Venía de la Manjoya aquella mujer que nos llevaba la leche a casa. Desde el portal, con voz potente, pronunciaba el nombre de la señora que vivía en la buhardilla. Así, todo el inmueble sabía que la leche nuestra de cada día ya estaba en el portal. La sesión duraba poco tiempo, justo el de llenar la lechera que cada cual bajaba. Luego, se comentaba lo apacible o desapacible del tiempo. Y el ritual concluía escaleras arriba con la leche a cuestas y, con esa parquedad de palabras, propia de las conversaciones de ascensor.
Recuerdo su abrigo negro, sus medias gruesas, su tranquilidad, su delgadez. Su rostro manifestaba una serenidad que parecía guardar relación con el aplomo de su figura. Se diría que, a pesar de viajar en carro y de cargar con lecheras y bidones, su fortaleza aún no había sufrido merma en aquellos años. Era una mujer joven, eso sí, con vestimenta de persona mayor, cuya jornada laboral comenzaba muy temprano.
Cuando llegaba la lechera al número 3 de la Plaza del Carbayón por la mañana, antes de que saliésemos de casa camino del colegio, Oviedo empezaba a desperezarse, mientras que aquella mujer, que venía de su pueblo, seguro que llevaba horas trajinando. Tenía, pues, una especie de efecto despertador. Con ella, el día a día de aquel edificio se ponía en marcha.
Nunca supe el nombre de aquella mujer de la Manjoya que nos llevaba la leche. No recuerdo haberlo oído nunca en las conversaciones cotidianas. Y, a decir verdad, debo confesar que, pasados los años, lamenté no haber preguntado por ella, pues estoy seguro de que su historia tenía que atesorar un indudable interés literario.
Pero lo cierto es que sólo supe que era de la Manjoya y que su casería era grande, tanto que les resultaba rentable desplazarse a Oviedo cada mañana a vender la leche que producían sus vacas.
Mis primeros recuerdos de aquel ritual de la llegada de la leche a casa coinciden con el momento en el que se estaban haciendo las obras en el Caserón de Santa Clara para convertirlo en la actual Delegación de Hacienda.
En la acera del portal de casa, había una parada de taxis.

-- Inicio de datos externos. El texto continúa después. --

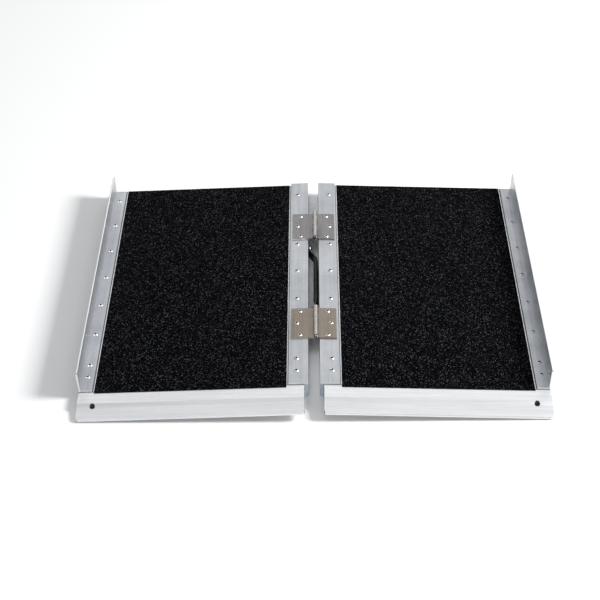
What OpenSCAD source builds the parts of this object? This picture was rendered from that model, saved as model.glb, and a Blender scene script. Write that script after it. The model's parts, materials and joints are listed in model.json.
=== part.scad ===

Hablamos de un tiempo en el que transitaban por la plaza carros y automóviles. Hablamos de un tiempo de transformación de la ciudad. Y, en medio de todo aquello, la leche nuestra de cada día, leche que llegaba aún tibia, pues no le había dado tiempo a enfriar. Tan pronto llegaba a casa, se hervía, y de allí pasaba a la fresquera que daba a la calle de la Luna.
Hablamos también de un tiempo en blanco y negro, y no me refiero sólo a la televisión. Negro era el color de los coches de los taxistas. Oscurecidas y arrasadas las maderas de los miradores y las galerías de las casas de la calle de la Luna que estaban frente a la cristalera de nuestra cocina. Ennegrecida estaba la fachada de piedra del viejo Caserón de Santa Clara, en el que se llevaban a cabo aquellas obras a las que ya hice mención, obras que provocaron que ratas y ratones saliesen de su paradisíaco silencio en busca de la tranquilidad perdida.
Cuando llegaba la leche, se cumplía el primer acto común de lo cotidiano en aquel edificio de mi infancia.
Y, desde luego, el pueblo estaba aún mucho más cerca de la ciudad, incluso podría decirse que convivían, porque los productos de las aldeas más cercanas llegaban a nosotros sin necesidad de intermediarios. No existían esas fronteras que marcan los mercados actuales y el complejo proceso de la comercialización.
Hasta 1970, cuando nos mudamos a Santa Susana, aquella mujer acudió cada día a nuestro portal.
En Santa Susana, eran los porteros quienes a primera hora de la mañana servían la leche y el pan desde el montacargas. La diferencia estribaba en que la leche iba envasada en una bolsa de plástico y llegaba fría. Era una leche más ligera y liviana que comercializaba una de las primeras empresas que se dedicó a su venta en Asturias. Leche que ya no llegaba en bidones, que no iba a parar a la lechera de casa. El plástico, como envase, marcaba claramente las diferencias, marcaba los tiempos.
Desde luego, cuando Churchill relacionó la democracia con la llegada del lechero a casa, no pensaba en España. En el número 3 de la plaza del Carbayón de Oviedo, la lechera no faltaba ni fallaba, pero, en aquellos años sesenta, como bien se sabe, nada de democracia, por mucho que la llamaran orgánica.
Años de infancia, década de los sesenta en la que el siglo XIX aún no había desaparecido del todo, por mucho que signo de los tiempos fuese muy distinta cosa.
La voz de la lechera llamando a la señora de arriba. La voz del nuevo día. La voz de cada día.